The discipline of goals, milestones, and review rhythm exists to carry teams through the plateau period when results lag effort. It's precisely when retention metrics aren't moving that structural discipline matters most. Teams with clear goals know what to focus on. Teams with capability milestones know whether they're building real competencies. Teams with consistent review rhythm catch problems early and maintain momentum through inevitable rough patches.

Building Plans That Survive Leadership Changes

Leadership transitions kill more retention plans than poor strategy or insufficient resources. A new VP joins, questions existing priorities, and initiates a strategic reset. Six months of momentum evaporates as teams wait for new direction.

Retention plans that survive leadership changes share common characteristics: they're grounded in customer evidence rather than personal opinion, they're structured around measurable capabilities rather than individual relationships, and they're documented in ways that make strategic logic transparent to newcomers.

The customer evidence foundation is particularly critical. When retention strategies are justified by "this is how we've always done it" or "the previous VP believed in this approach," new leaders reasonably question whether the strategy still makes sense. When strategies are grounded in systematic customer research—documented patterns in churn decision journeys, validated causal mechanisms, tested intervention effectiveness—new leaders can evaluate strategic logic independently of organizational history.

This requires building retention plans on research foundations that can be revisited and validated. Teams should be able to show new leaders: "Here's why we prioritized onboarding over expansion—we interviewed 50 churned customers and 60% cited activation failures as primary drivers. Here's the intervention playbook we developed based on those insights. Here's the effectiveness data showing 65% save rates when we execute the playbook correctly."
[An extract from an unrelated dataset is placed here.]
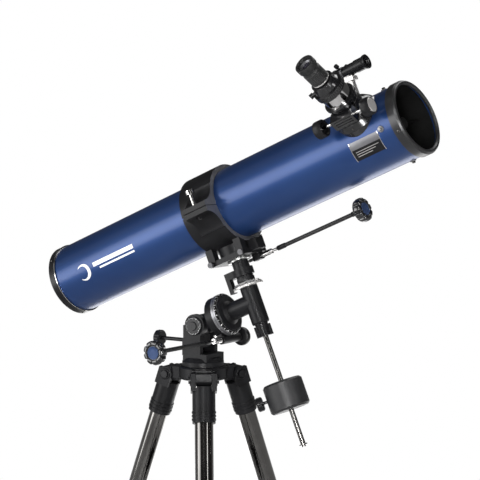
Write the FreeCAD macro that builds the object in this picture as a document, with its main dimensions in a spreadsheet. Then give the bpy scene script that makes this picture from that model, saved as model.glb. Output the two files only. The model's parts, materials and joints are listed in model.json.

That evidence-based narrative gives new leaders confidence to maintain strategic consistency while also providing clear frameworks for when strategic adjustments make sense.

The Long Game of Retention Excellence

Retention is not a project with an end date. It's an organizational capability that requires continuous investment and refinement. The goal isn't to "solve" retention and move on—it's to build systems and rhythms that make retention excellence sustainable.

This perspective shift changes how teams approach retention planning. Instead of asking "What initiatives will reduce churn this quarter?" teams ask "What capabilities do we need to build to consistently identify and address retention risks?" Instead of celebrating individual saves, teams celebrate improved intervention playbooks and more accurate health score models.

The companies that excel at retention treat it as a core competency worth sustained investment, not a periodic crisis requiring temporary focus. They build teams, tools, and processes designed for the long term. They invest in research capabilities that continuously update their understanding of customer needs. They create feedback loops that turn every retention interaction into learning that improves future outcomes.

Most importantly, they maintain the discipline of goals, milestones, and review rhythm even when retention metrics look healthy. They know that today's strong retention reflects yesterday's work, and tomorrow's retention depends on today's continued investment in capability development.

That discipline—maintaining focus and structure when results are good, not just when they're bad—separates organizations that sustain retention excellence from those that oscillate between crisis and complacency. The retention plans that stick aren't the ones with the most sophisticated frameworks or the largest budgets. They're the ones that build sustainable rhythms of execution, learning, and improvement that persist regardless of quarterly results or leadership changes.